Before I became a writer, when I was in my teens, I loved to draw and paint in an old chicken coop my father had converted into an art studio. This is a drawing I did of a recurring dream I had. I would fly high above the city, then down into my house through an open window and into my room, where I would see myself sleeping.
Dreams inspire writing.
I grew up in a small farmhouse in the shadow of high-tension wires, surrounded by red maple woods and runoff ponds full of trembling tadpoles.
20 years later, I lived in a small one-bedroom apartment in Hollywood with a single window facing an interior corridor. I had a sofa-bed and one plant. One night, I had a dream about finding a dead body immersed in one of those rust-colored ponds.
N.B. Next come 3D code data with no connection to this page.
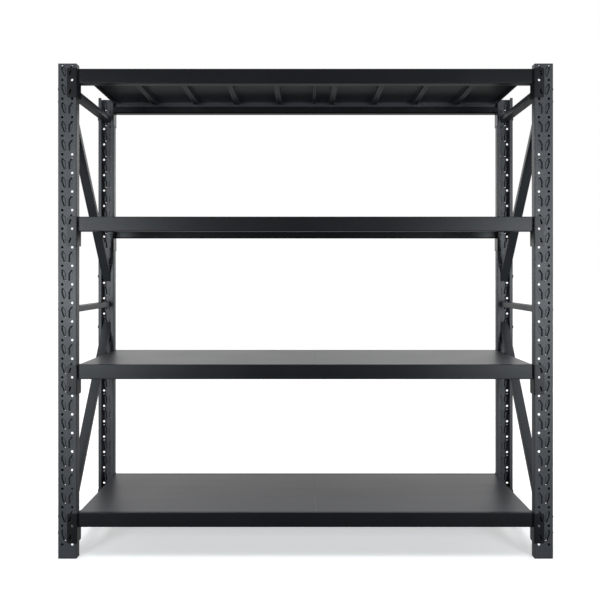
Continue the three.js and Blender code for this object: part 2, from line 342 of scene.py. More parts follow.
def rod(
    name: str, run: Run, span: Point, centre: Point, radius: float, sides: int, rim: float = 0.0
) -> Piece:
    """A round or many-sided rod with its rims cut back.

    Args:
        name: The piece's name.
        run: The axis that it lies along.
        span: Where it starts and ends.
        centre: Its centre, in the section's coordinates.
        radius: Its radius over the corners.
        sides: The number of its sides.
        rim: The width of the chamfer round each end.

    Returns:
        The piece, a closed solid.
    """
    low, high = sorted(span)
    bpy.ops.mesh.primitive_cylinder_add(
        vertices=sides, radius=radius, depth=high - low, location=(*centre, (low + high) / 2)
    )
    piece = bpy.context.object
    piece.name = name
    settle(piece)
    if rim > 0:
        with editing(piece):
            choose(piece, Element.EDGES, lambda edge: abs(edge.verts[0].co.z - edge.verts[1].co.z) < SNAP)
            bpy.ops.mesh.bevel(offset=rim, segments=2, affect="EDGES")
    piece.rotation_euler = run.value
    settle(piece)
    return piece


# Finishes


def remap(tree: Tree, value: Socket, span: Point, result: Point = (0.0, 1.0)) -> Socket:
    """Adds a node that carries a value from one range to another.

    Args:
        tree: The node tree.
        value: The socket with the value.
        span: The range that it comes from.
        result: The range that it goes to.

    Returns:
        The socket with the new value.
    """
    node = tree.nodes.new("ShaderNodeMapRange")
    for name, setting in zip(("From Min", "From Max", "To Min", "To Max"), (*span, *result)):
        node.inputs[name].default_value = setting
    tree.links.new(value, node.inputs["Value"])
    return node.outputs["Result"]


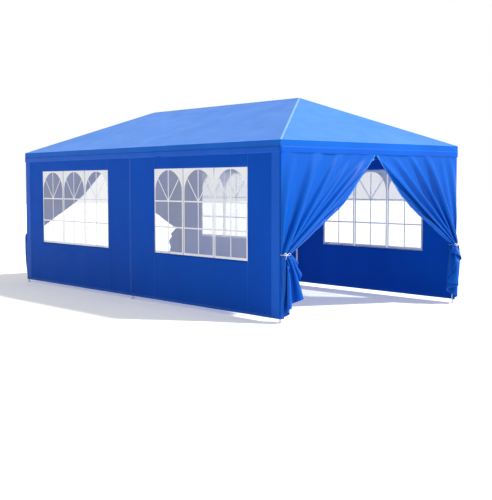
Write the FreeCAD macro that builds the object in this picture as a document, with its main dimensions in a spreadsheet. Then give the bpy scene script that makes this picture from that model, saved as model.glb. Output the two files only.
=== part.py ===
"""Party tent canopy, 3 m by 6 m: push-fit steel frame, hip roof cover, window walls and tied-back doors.

Millimetres, +Z up. The origin is on the ground, under the middle of the tent.
+X runs along the length, towards the right-hand door. -Y is the front long side.
"""
import FreeCAD, Part
import math
import os

import Sketcher
from FreeCAD import Placement, Rotation, Vector

SIZES = {
    # the covered tent
    "tent_length": 6000,
    "tent_width": 3000,
    "eave_height": 2000,
    "roof_rise": 620,
    "ridge_length": 3300,
    "fabric_thickness": 2,
    "valance_height": 140,
    # the frame's tubes
    "frame_drop": 25,
    "hub_drop": 30,
    "beam_diameter": 25,
    "leg_diameter": 28,
    "tube_wall": 0.9,
    "sleeve_wall": 1.4,
    "slip_gap": 0.3,
    "socket_start": 46,
    "socket_depth": 52,
    "leg_split": 1020,
    "leg_lap": 90,
    # the snap button in each leg
    "button_radius": 4,
    "button_gap": 0.3,
    "button_proud": 3.5,
    "button_head_radius": 6,
    "button_head_thickness": 1.5,
    "button_head_gap": 1,
    "button_lap_share": 0.5,
    # the foot
    "foot_radius": 36,
    "foot_thickness": 3,
    "foot_plug_height": 35,
    "foot_plug_gap": 0.1,
    "foot_rest_gap": 0.3,
    "peg_hole_radius": 4,
    "peg_hole_spacing": 48,
    # the side walls and their windows
    "wall_gap": 2,
    "wall_drop": 15,
    "wall_end_gap": 8,
    "wall_seam_gap": 1,
    "wall_hem_gap": 45,
    "window_width": 1870,
    "window_height": 1063,
    "window_sill": 650,
    "window_gap": 0.3,
    "film_thickness": 1,
    # the door curtains, tied back to the corner legs
    "door_seam_gap": 3,
    "tie_height": 750,
    "tie_cord": 4,
    "tie_slack": 1,
    "tie_gap": 2,
    "neck_width": 90,
    "neck_depth": 55,
    "neck_band": 20,
    "fold_depth": 90,
    "skirt_width": 250,
    "skirt_depth": 90,
    # the door's zip slider and its pull
    "slider_width": 9,
    "slider_length": 14,
    "slider_thickness": 6,
    "slider_gap": 1,
    "slider_start": 60,
    "ear_thickness": 1.2,
    "ear_length": 4,
    "ear_proud": 4,
    "pin_radius": 0.8,
    "pin_proud": 2.3,
    "pin_rise": 3,
    "pin_gap": 0.05,
    "pull_side_gap": 0.2,
    "barrel_radius": 1.8,
    "pull_width": 5,
    "pull_length": 30,
    "pull_thickness": 1.5,
}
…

When I woke up, I felt such sorrow for the dead girl, she inspired me to tell her story. She became Melissa D’Agostino, the young victim in my psychological thriller, “Darkness Peering.”
A few years later, my husband and I lived in an apartment building on the fabled Sunset Strip. We had a pool on the roof. In a dream, I had a memory of the two of us driving through Oklahoma and nearly getting caught in a tornado. We sought shelter in a fast-food joint and watched the sky turn green. In the dream, we didn’t escape--the tornado hit and tore us apart. I woke up shuddering and wrote the first chapter of my second thriller, “The Breathtaker.”
I see things more clearly through the filter of dreams.